Here’s a scenario that you may run into now and then using Tableau – you need to conditionally aggregate a dimension based on privacy or other concerns.
Example:
You’re in HR, and you need to build a report which displays managers and all of their respective reports – including each employee’s salary.
The employee names must be anonymized. If the manager has very few reports, you don’t want to show salary-per-anonymous-employee at all. It still would be pretty easy to guess who is who in a department of two people – we therefore need to aggregate.
So, for managers with “many” reports, we’ll show many individual salaries. For a manager with “few” reports, we only get a sum of payroll.
I approached this with table calcs and got pretty close. That said, I couldn’t get quite what I wanted and I asked for help.
Mark “the first Jedi” Rueter responded with a completely different beautifully simple solution using Sets. It’s his work, I just made it pretty.
Created a Calculated Set
Create a set based on a condition that counts the number of employee on a per-manager basis.
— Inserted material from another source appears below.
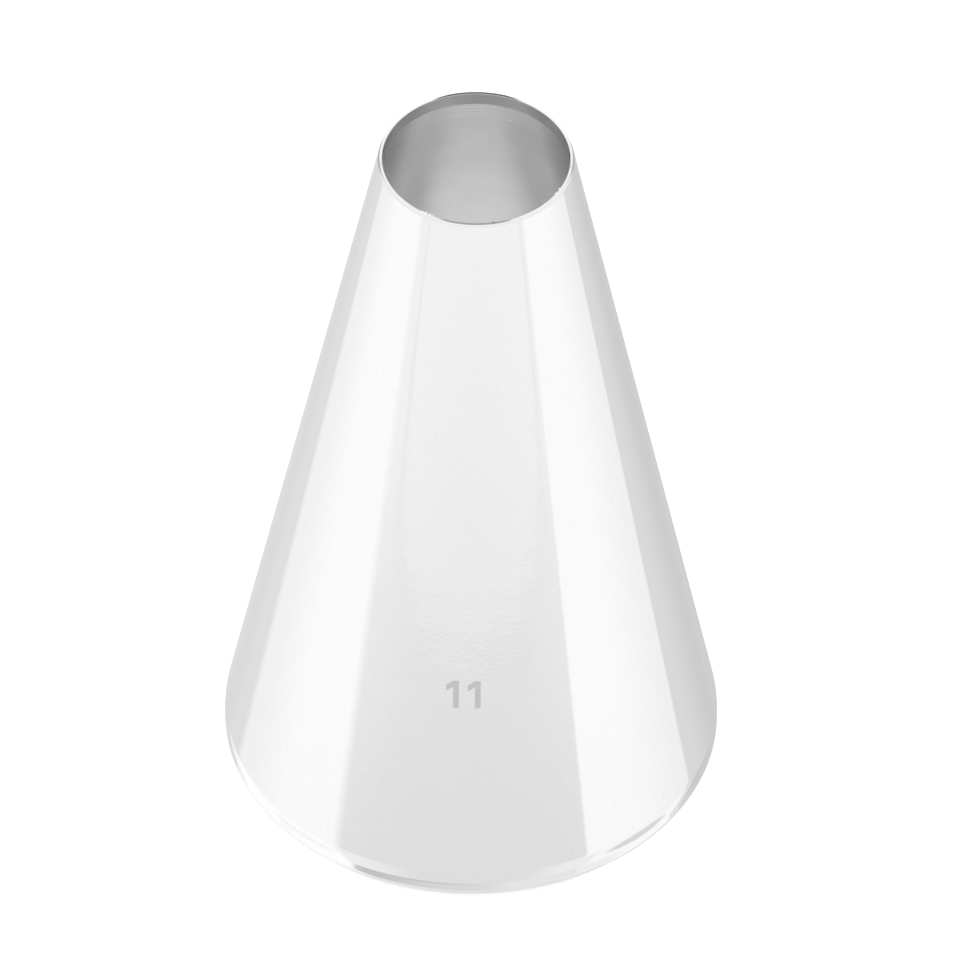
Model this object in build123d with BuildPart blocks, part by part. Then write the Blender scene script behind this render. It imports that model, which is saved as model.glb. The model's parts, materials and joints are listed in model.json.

In the screenshot below, EmpCount is a parameter in which hardcode the “cut off” number of employees-per-manager that we need to see before we aggregate. The [Category] field is a stand-in for Employee Name] – Pretend it says employees!:
Drop that set in a Calculated Field
Create a field which shows either the Employee Name ([Category]) OR the word “Restricted” if the user isn’t in the Set. Use this Calculated Field to drive color:
Create a Hierarchy
If you want, add the new Calculated Field to a Manager > Employee hierarchy. You can use this later to open up the bar chart and see employees underneath each manager.
With those items in place, you’re set.
Here’s my dashboard with a “cutoff” set to 2. In the dataset, each manager DOES have at least 2 employees, so we see everything:
And now, set the cutoff to 4. I only have one manager with at least four employees, so we aggregate on the other two. Could I have done a better job with the axes below? Maybe used an Average aggregation instead of Sum in the Box-and-Whisker? Sure. But I didn’t.